Julie Inkster, arguably still the best American-born player on the tour is similarly convinced. "Annika is the world's most dominating athlete. She gives LPGA events credibility - they either have her or they don't."

There are many reasons why her competitors think this way. For instance her season-long stroke average is almost two strokes - 1.92 - better than the second placed golfer, Christie Kerr, who, in turn, is 1.92 better than the 31st placed golfer, Moira Dunn.

But her psychological superiority is mostly not unconnected with the 61 tournaments, and nine majors she has won on the LPGA tour. Even Woods is impressed by that statistic and after Annika won the McDonald's had to suffer the leg-pulling indignity of receiving a text message from the Swede that read simply "9-9", a reference to the fact that Woods also has won that number of majors.
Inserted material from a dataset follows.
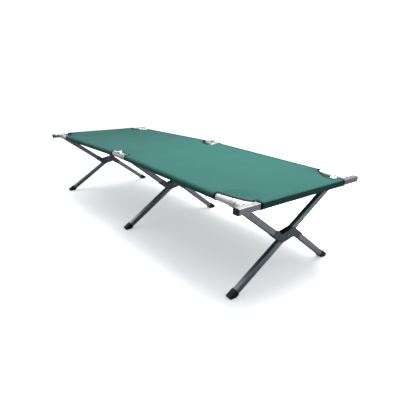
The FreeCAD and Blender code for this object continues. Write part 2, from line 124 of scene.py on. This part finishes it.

He still has, of course, after the wonderful win by Michael Campbell at Pinehurst on Sunday that stopped Woods' own Grand Slam ambitions, and this will be Sorenstam's chance to overtake him. But despite her record this season, the Swede will not be without opposition this week. The rarefied air in Denver means that the ball travels around 10 per cent further than at sea-level, and although Cherry Hills is set up to play long, the field will benefit from the extra length it gets from nature.

That should bring into the equation players such as the 18-year old Paula Creamer, who has this season become the youngest player to win on the LPGA tour. She showed herself to be a good player at Formby, near Southport, when the Curtis Cup was held there and slightly in advance, when all aspects of the game were considered, of the precocious Michelle Wie.

Wie, still only 15, is playing this week and she is so long she will actually have to throttle down in the Denver air. She finished a distant second to Sorenstam at the McDonald's but, such is the confidence of youth, said that she certainly felt she could have won.

Could have, should have. But could and should do not seem to apply to Sorenstam. She just does - and the odds are that the text message to Woods on Sunday night will be a simple "10-9."